[TASK]:
Only those lines running from the line that contains "it stands on." through the end of the material are to be written out, each exactly as shown.

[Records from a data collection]
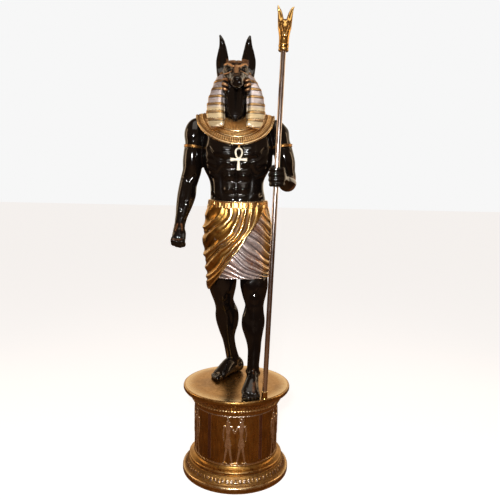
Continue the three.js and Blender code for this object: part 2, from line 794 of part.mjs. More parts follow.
/** The whole figure as one cast solid, with flat soles and a bore through the fist for the staff. */
function figure() {
  const toesOut = THREE.MathUtils.degToRad(-41);
  const toesIn = THREE.MathUtils.degToRad(-4);
  const pieces = [
    torso(), hangingArm(), raisedUpperArm(), raisedForearm(), ...hangingFingers(), ...grippingFingers(),
    armlet(-251, 1272, 46, -0.1), armlet(217, 1283, 49, 0.14), backLeg(), frontLeg(),
    ...foot(new THREE.Vector3(24, 208, 0), toesOut, 1), ...foot(new THREE.Vector3(92, -22, 0), toesIn, -1),
    neck(), head(), lappet(-1), lappet(1), headdressTail(), broadCollar(), ...pendant(), kilt(), belt(),
  ];
  const whole = joined(pieces.map(raised));
  const lifted = [ear(-1), ear(1), headdress()].map((body) => solid(raised(geometryOf(body))));
  const dressed = lifted.reduce((sum, body) => sum.add(body), whole);
  const underfoot = new THREE.BoxGeometry(700, 700, 60).translate(0, 0, PLINTH_HEIGHT - 30 + CLEARANCE);
  const bore = onStaff(bar(BORE, 260), 980);
  return geometryOf(dressed.subtract(solid(underfoot)).subtract(solid(bore)));
}

const statue = new THREE.Group();

/** Adds a named mesh to the statue. */
function addPiece(name, geometry, finish) {
  const mesh = new THREE.Mesh(geometry, new THREE.MeshStandardMaterial(finish));
  mesh.name = name;
  statue.add(mesh);
}

addPiece('plinth', plinth(), GILT);
addPiece('figure', figure(), BLACK);
addPiece('staff_shaft', onStaff(bar(STAFF_RADIUS, SHAFT_LENGTH), SHAFT_START), STEEL);
addPiece('staff_head', staffHead(), GILT);
addPiece('staff_ferrule', ferrule(), GILT);

export default statue;
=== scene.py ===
"""Looks for a life-size jackal-headed guardian figure on its round relief plinth.

The tables hold millimetres, with heights measured from the plinth's top, and `Shell.publish` turns them into the
frame's metres. Every surface is worked out as a whole array; a few are joined by a voxel skin and carved after that.
"""

import logging
import math
from dataclasses import dataclass
from enum import Enum
from typing import Sequence

import bpy
import numpy as np
from mathutils import Matrix

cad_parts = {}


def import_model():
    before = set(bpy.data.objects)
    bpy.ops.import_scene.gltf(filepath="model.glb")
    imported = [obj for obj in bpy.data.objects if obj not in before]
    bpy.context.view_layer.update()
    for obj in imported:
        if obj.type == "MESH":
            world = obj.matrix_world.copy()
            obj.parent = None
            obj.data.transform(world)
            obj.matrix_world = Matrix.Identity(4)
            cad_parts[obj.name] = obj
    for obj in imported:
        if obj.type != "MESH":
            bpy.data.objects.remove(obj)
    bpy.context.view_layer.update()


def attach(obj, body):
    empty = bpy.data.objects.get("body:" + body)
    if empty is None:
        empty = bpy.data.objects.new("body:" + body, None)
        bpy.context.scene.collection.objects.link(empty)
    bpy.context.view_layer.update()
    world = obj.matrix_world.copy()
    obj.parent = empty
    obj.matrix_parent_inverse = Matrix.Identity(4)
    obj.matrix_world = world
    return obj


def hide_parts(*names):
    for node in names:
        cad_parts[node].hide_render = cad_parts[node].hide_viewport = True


Array = np.ndarray
Row = tuple[float, ...]
Colour = tuple[float, float, float, float]
Socket = bpy.types.NodeSocket

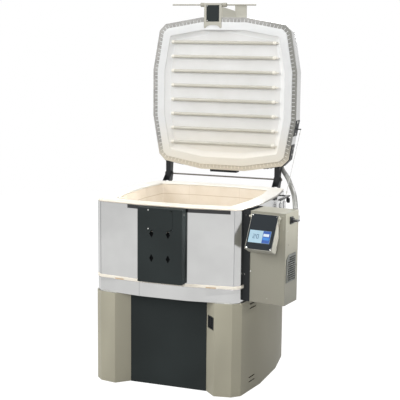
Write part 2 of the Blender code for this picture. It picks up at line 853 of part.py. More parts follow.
# Controller on its tilting bracket, on the front of the box
def make_controller(frame):
    lean = math.radians(controller_tilt)
    down = Vector((0.0, -math.sin(lean), -math.cos(lean)))
    back = Vector((0.0, math.cos(lean), -math.sin(lean)))
    top = Vector((controller_left, controller_top_front, box_top - controller_drop))
    rear = box_setback - seat_gap - tilt_plate_thickness - running_gap
    pin = Vector((controller_left + controller_width / 2, rear - tilt_pin_setback, top.z - tilt_pin_drop))
    axis = new_object("controller_axis", None)
    axis.parent = frame
    axis.location = pin

    def side(b, c):
        # b down the face, c behind it, seen from the tilt axis
        place = top + down * b + back * c - pin
        return (place.y, place.z)

    half, length = controller_width / 2, controller_length
    start = controller_face + seat_gap
    # The case is as deep as its foot, cut off upright where it backs on the box and eased above the pin
    meet = (top.y + back.y * case_depth - rear) / -down.y
    ease = tilt_pin_setback - tilt_pin_drop * math.tan(math.radians(tilt_range))
    profile = [side(0.0, start), side(length, start), side(length, case_depth), side(meet, case_depth),
               (rear - pin.y, 0.0), (ease, side(0.0, start)[1])]
    housing = extruded("controller_housing", profile, "x", -half, half, "warm_grey_powder", axis)
    hollow = extruded("housing_cutter", [side(sheet, -overrun), side(length - sheet, -overrun),
                                         side(length - sheet, case_depth - sheet), side(meet, case_depth - sheet),
                                         (rear - pin.y - sheet, -tilt_arm_boss)],
                      "x", -half + sheet, half - sheet, "warm_grey_powder", axis)
    cut(housing, hollow)

    def slab(name, across, downward, behind, finish):
        corners = [(x, *side(b, c)) for c in behind for b in downward for x in across]
        faces = [[0, 1, 3, 2], [4, 5, 7, 6], [0, 1, 5, 4], [2, 3, 7, 6], [0, 2, 6, 4], [1, 3, 7, 5]]
        return mesh_object(name, corners, faces, finish, axis)

    face = slab("controller_face", (-half, half), (0.0, length), (0.0, controller_face), "black_powder")
    a0, b0 = -half + screen_left, screen_drop
    gap = running_gap
    pocket = slab("face_cutter", (a0 - gap, a0 + screen_width + gap), (b0 - gap, b0 + screen_height + gap),
                  (-sheet, screen_thickness), "black_powder")
    cut(face, pocket)
    slab("touch_screen", (a0, a0 + screen_width), (b0, b0 + screen_height),
         (0.0, screen_thickness - seat_gap), "screen_glass")
    return pin


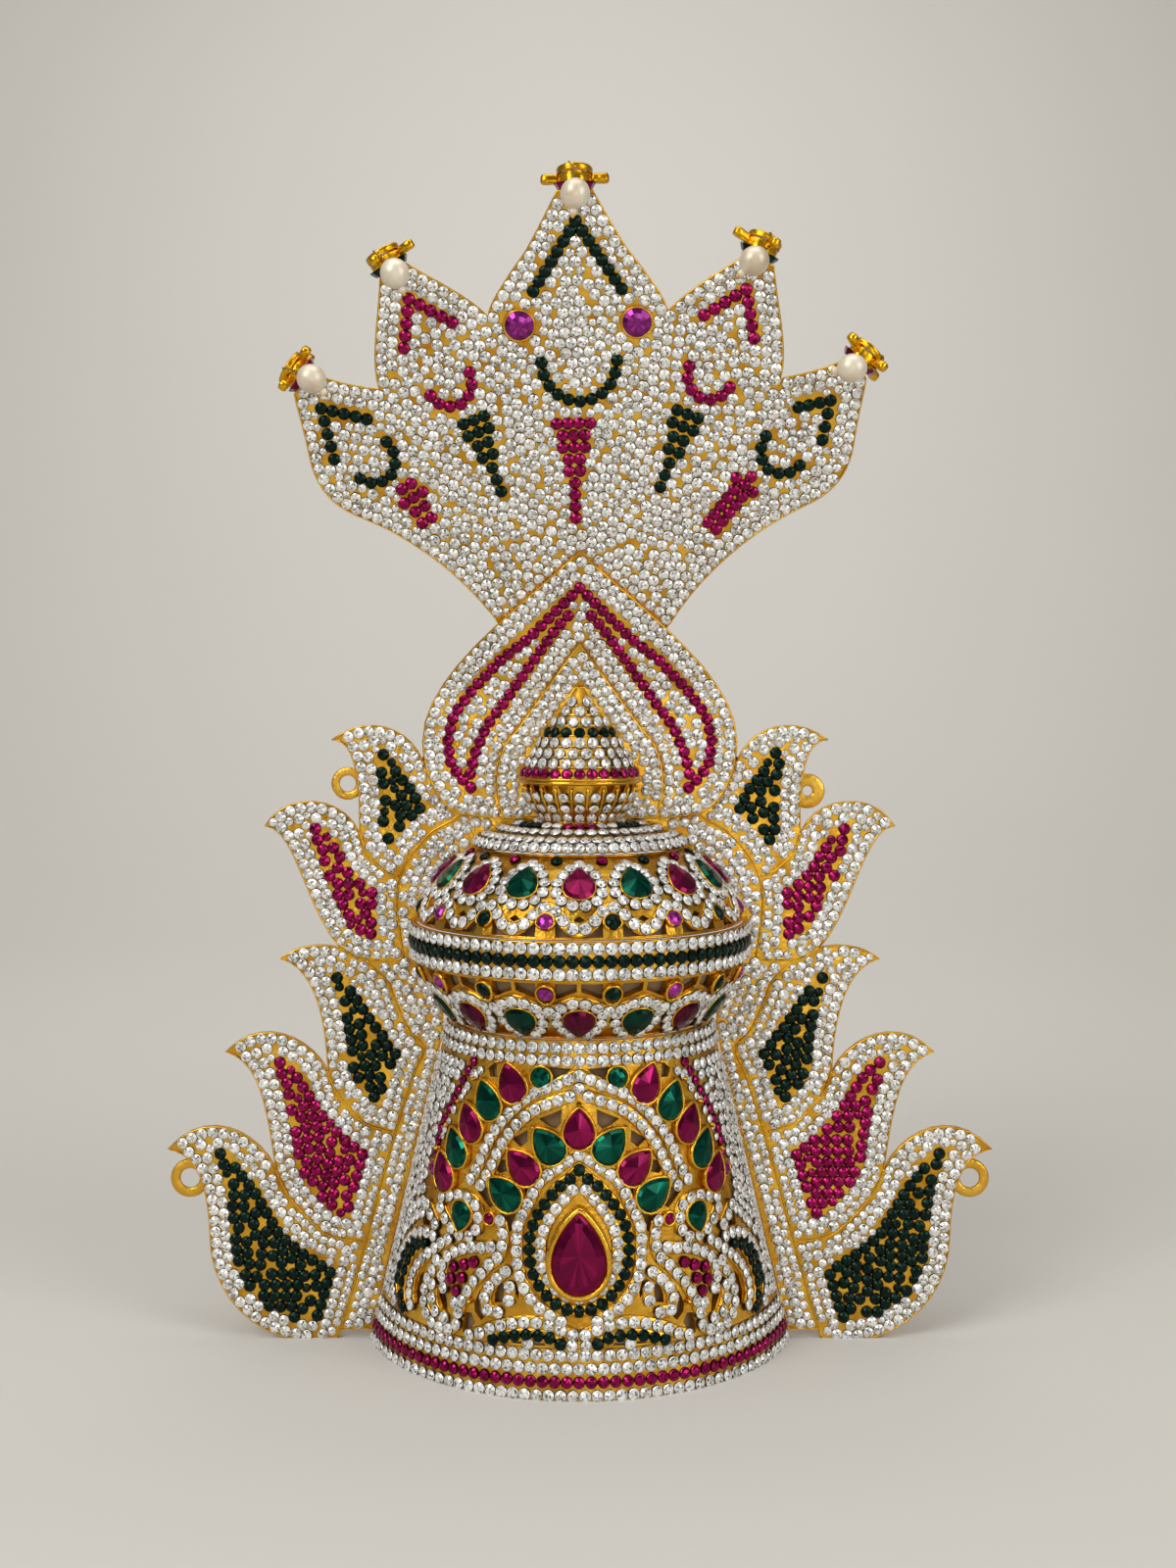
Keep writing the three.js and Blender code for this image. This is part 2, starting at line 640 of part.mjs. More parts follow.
// The rosette: a cup with a lug to each side and one behind, a ring on the lugs, and a stone
// under the cup.
function rosette() {
  const { reach, half, height } = LUGS;
  const { radius, wall, floor } = CUP;
  const bodies = [0, 1, 2].map((i) => {
    const from = radius - wall;
    const lug = new THREE.BoxGeometry(reach - from, 2 * half, height);
    lug.translate(0.5 * (reach + from), 0, 0.5 * height);
    lug.rotateZ((i / 2) * Math.PI);
    return solid(lug);
  });
  const [inside, brim] = [radius - wall, CUP.height];
  const bowl = [[0, 0], [radius, 0], [radius, brim], [inside, brim], [inside, floor], [0, floor]];
  bodies.push(turned(bowl, 16));
  const [outer, inner] = [COLLET.radius, COLLET.radius - COLLET.wall];
  const { bottom, top } = COLLET;
  const ring = [[inner, bottom], [outer, bottom], [outer, top], [inner, top], [inner, bottom]];
  bodies.push(turned(ring, 16));
  const { wide, narrow, depth, sunk } = TIP_STONE;
  const stone = [[0, -depth], [narrow, -depth], [wide, 0], [wide - sunk, sunk], [0, sunk]];
  bodies.push(turned(stone, 8));
  return join(bodies);
}

// A round wire along a few places.
function wire(places, radius, steps) {
  const path = new THREE.CatmullRomCurve3(places);
  const section = new THREE.Shape().absarc(0, 0, radius, 0, 2 * Math.PI);
  return solid(
    new THREE.ExtrudeGeometry(section, { extrudePath: path, steps, curveSegments: 3 }),
  );
}

// The pearl hangs in front of the rosette, on a wire hooked over the ring, and has a seed
// pearl under it.
const PEARL_PLACE = { drop: 3.4, forward: 10 };
const SEED = { radius: 0.9, drop: 4.5 };
const WIRE_RADIUS = 0.35;
const HOOK = [[0, -4.1, 2.9], [0, -4.7, 3.4], [0, -5.6, 2.6]];
const ROSETTE_GAP = 0.6; // air between a hood tip and the stone that sits on it

// A turn round one axis by an angle in degrees.
function turnedBy(axis, angle) {
  return new THREE.Matrix4().makeRotationAxis(axis, THREE.MathUtils.degToRad(angle));
}

const [ACROSS, DEEP, UP] = [[1, 0, 0], [0, 1, 0], [0, 0, 1]].map((row) => new THREE.Vector3(...row));

TIPS.forEach(({ x, z, turn, spin, tilt, hook, hang }, i) => {
  const outward = turnedBy(DEEP, turn - THREE.MathUtils.radToDeg(HOOD_ROLL));
  const foot = onHood(x, z).add(new THREE.Vector3(0, SHEET / 2, 0));
  const place = new THREE.Matrix4().makeTranslation(foot).multiply(outward);
  const stand = new THREE.Matrix4().makeTranslation(0, 0, ROSETTE_GAP + TIP_STONE.depth);
  const setting = place.clone().multiply(stand).multiply(turnedBy(ACROSS, -tilt));
  const casting = rosette().transform(setting.clone().multiply(turnedBy(UP, spin)).elements);
  const middle = new THREE.Vector3(0, -PEARL_PLACE.forward, -PEARL_PLACE.drop).applyMatrix4(place);
  const hooked = setting.clone().multiply(turnedBy(UP, hook));
  const bends = HOOK.map((row) => new THREE.Vector3(...row).applyMatrix4(hooked));
  const leash = bends[bends.length - 1].clone().sub(middle);
  const end = leash.setLength(PEARL_RADIUS + GAP).add(middle);
  add(`rosette_${i + 1}`, gold, casting.add(wire([...bends, end], WIRE_RADIUS, 8)));
  const ball = new THREE.SphereGeometry(PEARL_RADIUS, 12, 8);
  ball.rotateX(Math.PI / 2);
  const seed = new THREE.SphereGeometry(SEED.radius, 8, 6).translate(0, 0, -SEED.drop);
  const beads = join([solid(ball), solid(seed)]);
  const down = turnedBy(DEEP, -hang);
  down.setPosition(middle);
  add(`pearl_${i + 1}`, pearl, beads.transform(down.elements));
});

// ---------------------------------------------------------------- origin

// The origin lies under the middle of the crown, on the surface it stands on.
const bounds = new THREE.Box3().setFromObject(crown);
crown.position.set(-0.5 * (bounds.min.x + bounds.max.x), -0.5 * (bounds.min.y + bounds.max.y), 0);

export default crown;
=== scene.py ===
import math
import random

import bmesh
import bpy
import numpy as np
from mathutils import Matrix, Vector


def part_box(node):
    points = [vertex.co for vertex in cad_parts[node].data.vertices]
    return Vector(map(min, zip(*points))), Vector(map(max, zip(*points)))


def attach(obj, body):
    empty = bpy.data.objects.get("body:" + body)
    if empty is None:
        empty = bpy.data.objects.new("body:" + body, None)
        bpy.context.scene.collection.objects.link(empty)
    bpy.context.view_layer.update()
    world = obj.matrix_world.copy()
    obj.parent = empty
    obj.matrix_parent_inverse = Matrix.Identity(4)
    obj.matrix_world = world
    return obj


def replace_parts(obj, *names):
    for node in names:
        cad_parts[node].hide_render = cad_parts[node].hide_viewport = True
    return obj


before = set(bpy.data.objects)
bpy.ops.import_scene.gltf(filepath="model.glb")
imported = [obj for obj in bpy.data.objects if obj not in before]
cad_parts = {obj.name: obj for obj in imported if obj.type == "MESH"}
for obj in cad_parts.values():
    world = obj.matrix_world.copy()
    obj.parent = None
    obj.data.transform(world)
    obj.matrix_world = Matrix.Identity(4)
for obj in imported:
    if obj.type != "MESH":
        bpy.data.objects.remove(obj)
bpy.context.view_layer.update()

# ---------------------------------------------------------------- camera, floor and light
# A level camera in front of the crown, a little above its bulge, a pale sweep that is floor
# and backdrop in one, and large soft lamps.

CAMERA_PLACE = (0.0023, -0.4868, 0.187)
CAMERA_LENS, CAMERA_SHIFT = 42.08, -0.0688
FLOOR_HALF_WIDTH = 2.6
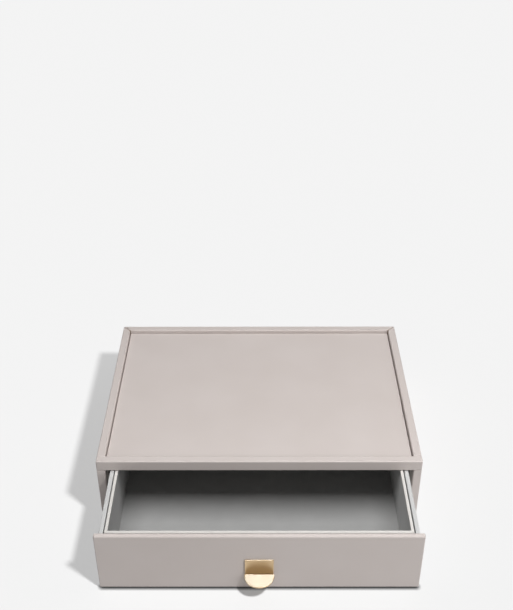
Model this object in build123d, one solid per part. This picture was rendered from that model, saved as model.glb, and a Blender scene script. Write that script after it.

[WORKED SOLUTION]:
// The origin lies under the middle of the crown, on the surface it stands on.
const bounds = new THREE.Box3().setFromObject(crown);
crown.position.set(-0.5 * (bounds.min.x + bounds.max.x), -0.5 * (bounds.min.y + bounds.max.y), 0);

export default crown;
=== scene.py ===
import math
import random

import bmesh
import bpy
import numpy as np
from mathutils import Matrix, Vector


def part_box(node):
    points = [vertex.co for vertex in cad_parts[node].data.vertices]
    return Vector(map(min, zip(*points))), Vector(map(max, zip(*points)))


def attach(obj, body):
    empty = bpy.data.objects.get("body:" + body)
    if empty is None:
        empty = bpy.data.objects.new("body:" + body, None)
        bpy.context.scene.collection.objects.link(empty)
    bpy.context.view_layer.update()
    world = obj.matrix_world.copy()
    obj.parent = empty
    obj.matrix_parent_inverse = Matrix.Identity(4)
    obj.matrix_world = world
    return obj


def replace_parts(obj, *names):
    for node in names:
        cad_parts[node].hide_render = cad_parts[node].hide_viewport = True
    return obj


before = set(bpy.data.objects)
bpy.ops.import_scene.gltf(filepath="model.glb")
imported = [obj for obj in bpy.data.objects if obj not in before]
cad_parts = {obj.name: obj for obj in imported if obj.type == "MESH"}
for obj in cad_parts.values():
    world = obj.matrix_world.copy()
    obj.parent = None
    obj.data.transform(world)
    obj.matrix_world = Matrix.Identity(4)
for obj in imported:
    if obj.type != "MESH":
        bpy.data.objects.remove(obj)
bpy.context.view_layer.update()

# ---------------------------------------------------------------- camera, floor and light
# A level camera in front of the crown, a little above its bulge, a pale sweep that is floor
# and backdrop in one, and large soft lamps.

CAMERA_PLACE = (0.0023, -0.4868, 0.187)
CAMERA_LENS, CAMERA_SHIFT = 42.08, -0.0688
FLOOR_HALF_WIDTH = 2.6
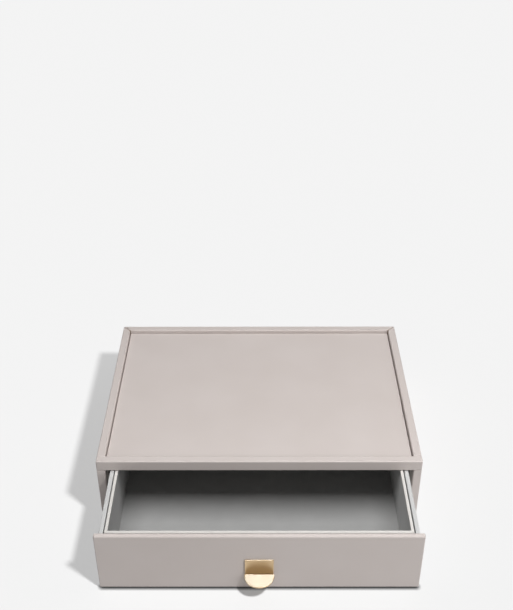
Model this object in build123d, one solid per part. This picture was rendered from that model, saved as model.glb, and a Blender scene script. Write that script after it.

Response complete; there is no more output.